Task requirements
Check each line below for the word "body" and give the number of lines that have it, nothing more.

--- BEGIN Input rows ---

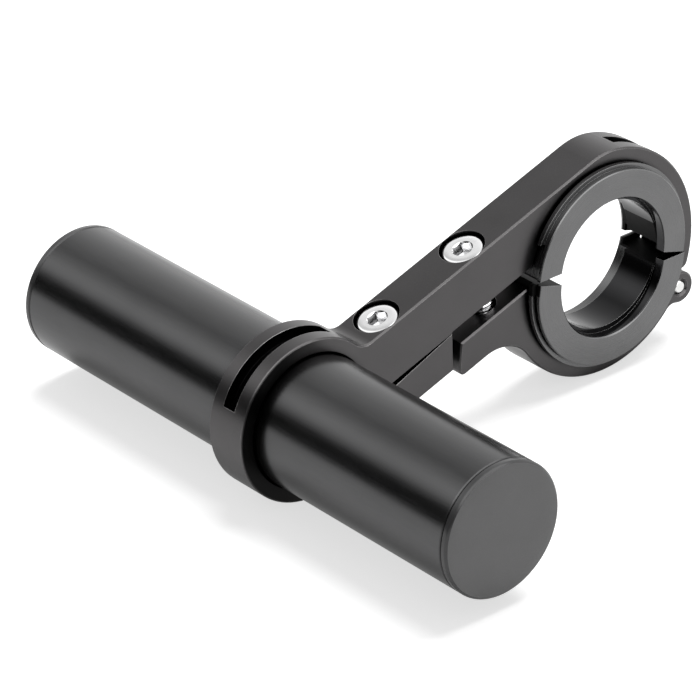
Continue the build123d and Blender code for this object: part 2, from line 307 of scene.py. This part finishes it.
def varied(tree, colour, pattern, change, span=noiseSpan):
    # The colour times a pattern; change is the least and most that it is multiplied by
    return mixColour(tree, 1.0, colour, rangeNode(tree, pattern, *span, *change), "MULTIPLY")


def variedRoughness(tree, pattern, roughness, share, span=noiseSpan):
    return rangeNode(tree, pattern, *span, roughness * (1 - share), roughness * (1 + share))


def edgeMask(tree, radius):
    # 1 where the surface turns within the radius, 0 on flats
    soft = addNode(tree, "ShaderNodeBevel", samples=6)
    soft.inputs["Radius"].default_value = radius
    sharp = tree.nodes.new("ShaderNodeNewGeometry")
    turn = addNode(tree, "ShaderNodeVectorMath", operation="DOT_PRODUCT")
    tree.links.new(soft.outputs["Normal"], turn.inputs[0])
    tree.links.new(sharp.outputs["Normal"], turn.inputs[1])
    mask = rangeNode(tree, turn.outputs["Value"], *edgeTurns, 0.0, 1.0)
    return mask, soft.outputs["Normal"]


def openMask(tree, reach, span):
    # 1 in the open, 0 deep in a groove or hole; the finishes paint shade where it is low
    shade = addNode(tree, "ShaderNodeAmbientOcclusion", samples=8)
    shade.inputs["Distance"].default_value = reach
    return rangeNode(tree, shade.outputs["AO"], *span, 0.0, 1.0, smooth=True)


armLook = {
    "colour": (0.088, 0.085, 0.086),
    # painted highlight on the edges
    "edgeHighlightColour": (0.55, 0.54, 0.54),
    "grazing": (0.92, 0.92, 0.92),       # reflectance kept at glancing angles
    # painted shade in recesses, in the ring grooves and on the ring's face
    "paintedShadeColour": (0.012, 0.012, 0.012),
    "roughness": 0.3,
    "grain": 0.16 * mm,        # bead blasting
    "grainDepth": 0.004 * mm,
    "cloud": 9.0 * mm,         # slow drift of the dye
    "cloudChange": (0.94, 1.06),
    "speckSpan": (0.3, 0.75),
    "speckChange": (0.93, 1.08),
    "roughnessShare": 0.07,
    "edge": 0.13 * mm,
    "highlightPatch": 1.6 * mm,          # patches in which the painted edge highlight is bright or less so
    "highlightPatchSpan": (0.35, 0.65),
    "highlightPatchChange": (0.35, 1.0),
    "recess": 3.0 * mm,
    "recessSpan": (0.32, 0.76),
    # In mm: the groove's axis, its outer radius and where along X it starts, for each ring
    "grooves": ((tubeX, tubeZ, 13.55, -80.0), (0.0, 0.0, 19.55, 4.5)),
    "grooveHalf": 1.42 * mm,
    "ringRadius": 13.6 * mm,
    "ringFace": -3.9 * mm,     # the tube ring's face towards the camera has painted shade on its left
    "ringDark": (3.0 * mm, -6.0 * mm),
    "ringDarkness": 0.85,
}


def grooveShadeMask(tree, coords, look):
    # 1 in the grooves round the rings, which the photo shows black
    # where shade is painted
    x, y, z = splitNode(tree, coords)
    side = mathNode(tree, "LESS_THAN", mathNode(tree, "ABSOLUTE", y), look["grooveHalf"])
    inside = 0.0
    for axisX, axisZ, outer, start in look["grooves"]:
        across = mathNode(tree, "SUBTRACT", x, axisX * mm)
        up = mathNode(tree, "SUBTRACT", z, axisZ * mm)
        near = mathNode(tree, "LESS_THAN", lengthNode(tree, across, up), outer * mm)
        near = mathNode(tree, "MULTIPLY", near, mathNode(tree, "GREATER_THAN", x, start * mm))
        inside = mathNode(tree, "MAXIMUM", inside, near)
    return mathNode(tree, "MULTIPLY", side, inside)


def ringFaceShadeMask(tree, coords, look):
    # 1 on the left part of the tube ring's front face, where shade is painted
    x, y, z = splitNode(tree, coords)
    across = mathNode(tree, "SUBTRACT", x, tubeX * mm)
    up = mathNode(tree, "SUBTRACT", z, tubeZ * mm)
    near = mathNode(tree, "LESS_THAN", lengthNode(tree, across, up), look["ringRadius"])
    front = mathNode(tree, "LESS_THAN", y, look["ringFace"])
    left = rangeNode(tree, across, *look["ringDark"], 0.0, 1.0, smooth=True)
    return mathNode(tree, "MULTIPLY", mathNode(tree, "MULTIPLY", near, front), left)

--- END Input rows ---
--- BEGIN Input rows ---

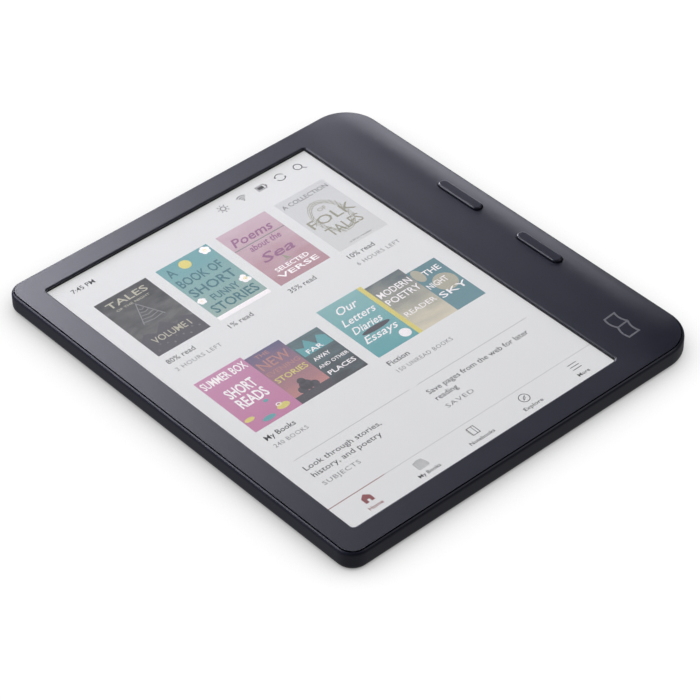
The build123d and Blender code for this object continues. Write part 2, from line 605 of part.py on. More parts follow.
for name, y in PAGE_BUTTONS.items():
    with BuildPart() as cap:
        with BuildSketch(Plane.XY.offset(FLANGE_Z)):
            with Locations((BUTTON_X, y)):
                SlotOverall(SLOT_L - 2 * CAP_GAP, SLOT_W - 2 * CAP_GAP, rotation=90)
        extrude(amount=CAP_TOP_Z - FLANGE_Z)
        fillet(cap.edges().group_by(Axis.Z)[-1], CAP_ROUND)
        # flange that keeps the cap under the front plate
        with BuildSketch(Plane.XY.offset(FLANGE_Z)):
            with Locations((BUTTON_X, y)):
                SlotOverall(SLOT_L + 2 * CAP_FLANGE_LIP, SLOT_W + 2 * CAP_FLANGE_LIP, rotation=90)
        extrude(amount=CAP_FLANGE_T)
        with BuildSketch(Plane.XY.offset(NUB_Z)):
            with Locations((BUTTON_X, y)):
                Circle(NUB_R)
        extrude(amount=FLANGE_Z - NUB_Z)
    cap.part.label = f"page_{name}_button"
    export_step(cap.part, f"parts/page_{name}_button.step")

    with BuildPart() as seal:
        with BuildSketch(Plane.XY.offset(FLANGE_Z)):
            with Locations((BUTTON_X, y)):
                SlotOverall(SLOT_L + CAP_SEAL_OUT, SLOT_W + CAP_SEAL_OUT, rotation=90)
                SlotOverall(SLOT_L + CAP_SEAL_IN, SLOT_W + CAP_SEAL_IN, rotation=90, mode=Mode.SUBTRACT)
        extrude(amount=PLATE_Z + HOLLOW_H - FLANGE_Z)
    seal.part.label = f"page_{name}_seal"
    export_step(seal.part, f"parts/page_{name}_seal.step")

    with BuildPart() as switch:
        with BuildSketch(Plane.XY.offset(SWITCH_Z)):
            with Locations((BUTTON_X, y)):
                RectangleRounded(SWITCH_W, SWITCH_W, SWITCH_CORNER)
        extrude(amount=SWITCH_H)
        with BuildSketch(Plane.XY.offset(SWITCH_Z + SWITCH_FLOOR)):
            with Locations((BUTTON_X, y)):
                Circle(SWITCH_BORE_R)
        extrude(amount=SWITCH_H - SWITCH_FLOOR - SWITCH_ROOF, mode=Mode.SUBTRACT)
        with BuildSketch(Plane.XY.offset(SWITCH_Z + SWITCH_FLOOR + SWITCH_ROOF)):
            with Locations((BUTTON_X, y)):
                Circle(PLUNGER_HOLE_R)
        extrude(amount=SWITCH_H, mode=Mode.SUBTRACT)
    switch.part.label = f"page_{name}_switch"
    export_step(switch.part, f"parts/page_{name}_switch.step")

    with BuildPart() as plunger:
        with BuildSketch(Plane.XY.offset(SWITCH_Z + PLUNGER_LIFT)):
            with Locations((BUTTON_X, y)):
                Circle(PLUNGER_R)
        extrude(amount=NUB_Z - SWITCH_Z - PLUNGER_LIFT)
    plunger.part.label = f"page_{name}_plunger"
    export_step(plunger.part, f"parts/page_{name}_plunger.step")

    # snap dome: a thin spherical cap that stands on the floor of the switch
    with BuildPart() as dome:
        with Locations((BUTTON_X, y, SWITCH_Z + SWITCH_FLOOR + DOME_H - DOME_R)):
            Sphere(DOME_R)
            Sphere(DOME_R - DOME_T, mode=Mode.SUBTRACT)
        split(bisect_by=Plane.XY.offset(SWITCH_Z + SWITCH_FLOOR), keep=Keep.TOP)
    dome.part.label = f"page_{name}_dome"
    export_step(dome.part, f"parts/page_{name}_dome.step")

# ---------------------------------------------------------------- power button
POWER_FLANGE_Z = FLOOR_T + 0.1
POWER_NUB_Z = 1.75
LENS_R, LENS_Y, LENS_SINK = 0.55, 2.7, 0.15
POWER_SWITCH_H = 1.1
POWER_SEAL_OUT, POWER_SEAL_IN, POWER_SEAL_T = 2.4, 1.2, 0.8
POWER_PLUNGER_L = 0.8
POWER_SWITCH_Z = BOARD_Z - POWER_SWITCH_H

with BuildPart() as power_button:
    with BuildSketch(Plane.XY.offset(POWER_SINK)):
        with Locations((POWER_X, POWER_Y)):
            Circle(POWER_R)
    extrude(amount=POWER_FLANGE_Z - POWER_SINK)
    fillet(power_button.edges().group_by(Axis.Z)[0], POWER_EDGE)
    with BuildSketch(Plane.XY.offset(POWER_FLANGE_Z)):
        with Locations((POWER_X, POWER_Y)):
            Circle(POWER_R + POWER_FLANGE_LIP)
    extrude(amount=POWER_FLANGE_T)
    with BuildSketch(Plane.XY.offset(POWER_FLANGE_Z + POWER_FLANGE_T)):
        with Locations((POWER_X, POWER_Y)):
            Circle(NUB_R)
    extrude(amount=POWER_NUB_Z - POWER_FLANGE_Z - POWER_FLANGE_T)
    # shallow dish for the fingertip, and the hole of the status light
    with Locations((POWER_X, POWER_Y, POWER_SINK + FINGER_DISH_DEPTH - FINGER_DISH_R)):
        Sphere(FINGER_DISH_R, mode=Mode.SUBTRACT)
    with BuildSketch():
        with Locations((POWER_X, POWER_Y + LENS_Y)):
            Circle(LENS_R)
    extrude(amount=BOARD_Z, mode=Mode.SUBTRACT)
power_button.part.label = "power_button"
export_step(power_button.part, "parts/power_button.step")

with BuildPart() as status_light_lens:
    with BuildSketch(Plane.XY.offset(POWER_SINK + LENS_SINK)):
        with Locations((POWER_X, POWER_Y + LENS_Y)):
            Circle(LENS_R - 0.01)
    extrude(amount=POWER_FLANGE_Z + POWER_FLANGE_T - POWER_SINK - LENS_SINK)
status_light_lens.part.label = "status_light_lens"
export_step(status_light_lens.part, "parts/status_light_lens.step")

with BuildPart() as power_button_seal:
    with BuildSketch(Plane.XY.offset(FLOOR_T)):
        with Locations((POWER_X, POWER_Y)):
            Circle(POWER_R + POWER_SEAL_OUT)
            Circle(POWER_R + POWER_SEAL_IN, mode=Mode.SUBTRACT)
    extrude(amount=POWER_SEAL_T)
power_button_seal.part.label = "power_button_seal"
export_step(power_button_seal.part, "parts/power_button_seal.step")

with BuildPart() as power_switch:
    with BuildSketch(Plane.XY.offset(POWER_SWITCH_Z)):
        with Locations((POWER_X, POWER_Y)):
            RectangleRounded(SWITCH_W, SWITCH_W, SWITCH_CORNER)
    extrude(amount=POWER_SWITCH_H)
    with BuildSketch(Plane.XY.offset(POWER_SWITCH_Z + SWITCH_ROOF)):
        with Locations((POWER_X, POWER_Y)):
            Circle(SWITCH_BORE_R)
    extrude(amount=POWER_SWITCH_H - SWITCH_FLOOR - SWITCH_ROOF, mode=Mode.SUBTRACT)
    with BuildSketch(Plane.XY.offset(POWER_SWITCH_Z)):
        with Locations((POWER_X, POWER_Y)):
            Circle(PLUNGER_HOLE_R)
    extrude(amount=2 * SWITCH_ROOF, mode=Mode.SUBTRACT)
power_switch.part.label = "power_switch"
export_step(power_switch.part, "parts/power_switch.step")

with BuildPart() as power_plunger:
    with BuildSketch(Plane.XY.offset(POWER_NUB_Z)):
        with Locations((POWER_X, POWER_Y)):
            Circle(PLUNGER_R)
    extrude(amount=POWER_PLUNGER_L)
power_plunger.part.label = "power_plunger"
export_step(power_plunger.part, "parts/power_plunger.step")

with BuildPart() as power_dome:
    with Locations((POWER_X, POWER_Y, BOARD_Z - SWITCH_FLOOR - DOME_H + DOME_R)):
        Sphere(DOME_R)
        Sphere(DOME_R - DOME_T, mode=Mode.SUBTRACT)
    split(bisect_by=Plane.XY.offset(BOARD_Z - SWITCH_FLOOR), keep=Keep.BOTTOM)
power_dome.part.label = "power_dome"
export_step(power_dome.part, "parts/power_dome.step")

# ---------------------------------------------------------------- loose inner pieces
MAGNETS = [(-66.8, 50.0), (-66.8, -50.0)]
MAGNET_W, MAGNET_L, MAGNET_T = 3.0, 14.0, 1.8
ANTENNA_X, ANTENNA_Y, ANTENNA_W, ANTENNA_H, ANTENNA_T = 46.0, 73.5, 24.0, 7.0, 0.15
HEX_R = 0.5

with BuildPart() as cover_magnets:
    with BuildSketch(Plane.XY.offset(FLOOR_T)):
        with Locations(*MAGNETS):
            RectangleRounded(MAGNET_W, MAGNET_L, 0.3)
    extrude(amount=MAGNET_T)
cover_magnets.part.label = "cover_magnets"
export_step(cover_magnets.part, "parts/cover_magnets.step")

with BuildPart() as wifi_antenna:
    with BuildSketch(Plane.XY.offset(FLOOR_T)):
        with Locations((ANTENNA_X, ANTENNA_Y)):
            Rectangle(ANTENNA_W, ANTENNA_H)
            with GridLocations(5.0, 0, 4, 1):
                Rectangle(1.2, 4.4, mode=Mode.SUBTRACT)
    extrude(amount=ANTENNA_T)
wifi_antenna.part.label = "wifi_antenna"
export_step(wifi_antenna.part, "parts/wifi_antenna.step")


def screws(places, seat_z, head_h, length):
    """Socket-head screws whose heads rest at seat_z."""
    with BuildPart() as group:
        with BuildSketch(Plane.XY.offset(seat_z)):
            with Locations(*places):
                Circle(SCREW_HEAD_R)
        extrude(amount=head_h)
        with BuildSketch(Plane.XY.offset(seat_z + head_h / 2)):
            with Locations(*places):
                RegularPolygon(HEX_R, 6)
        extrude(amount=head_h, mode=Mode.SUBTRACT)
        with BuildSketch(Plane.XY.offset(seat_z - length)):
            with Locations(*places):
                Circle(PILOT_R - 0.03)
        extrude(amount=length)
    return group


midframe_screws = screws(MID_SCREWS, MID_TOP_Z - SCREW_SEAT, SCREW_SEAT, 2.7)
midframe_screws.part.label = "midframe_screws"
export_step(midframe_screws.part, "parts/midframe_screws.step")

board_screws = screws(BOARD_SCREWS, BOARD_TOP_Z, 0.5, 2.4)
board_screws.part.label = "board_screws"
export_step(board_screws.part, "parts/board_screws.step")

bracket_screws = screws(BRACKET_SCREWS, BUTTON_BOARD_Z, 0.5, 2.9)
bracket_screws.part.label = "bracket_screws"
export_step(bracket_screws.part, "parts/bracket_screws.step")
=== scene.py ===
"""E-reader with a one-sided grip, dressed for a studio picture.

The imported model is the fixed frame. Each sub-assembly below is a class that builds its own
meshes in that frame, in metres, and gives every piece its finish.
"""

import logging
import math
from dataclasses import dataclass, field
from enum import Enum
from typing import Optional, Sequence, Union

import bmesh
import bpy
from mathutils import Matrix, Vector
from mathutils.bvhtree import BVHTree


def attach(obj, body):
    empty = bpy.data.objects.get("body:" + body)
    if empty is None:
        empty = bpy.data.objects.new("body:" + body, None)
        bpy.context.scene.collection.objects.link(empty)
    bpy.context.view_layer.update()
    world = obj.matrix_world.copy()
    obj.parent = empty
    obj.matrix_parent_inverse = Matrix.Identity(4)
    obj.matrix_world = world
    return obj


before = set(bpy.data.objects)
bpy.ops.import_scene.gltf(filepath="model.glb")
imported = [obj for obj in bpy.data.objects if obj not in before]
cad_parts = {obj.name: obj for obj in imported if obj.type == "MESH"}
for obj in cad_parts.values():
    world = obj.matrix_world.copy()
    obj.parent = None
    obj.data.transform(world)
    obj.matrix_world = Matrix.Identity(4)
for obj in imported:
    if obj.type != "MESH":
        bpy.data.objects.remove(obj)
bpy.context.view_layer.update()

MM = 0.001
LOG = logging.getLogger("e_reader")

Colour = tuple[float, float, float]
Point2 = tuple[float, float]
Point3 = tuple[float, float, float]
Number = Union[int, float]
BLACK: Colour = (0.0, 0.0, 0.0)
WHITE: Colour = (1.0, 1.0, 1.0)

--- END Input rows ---

The answer
3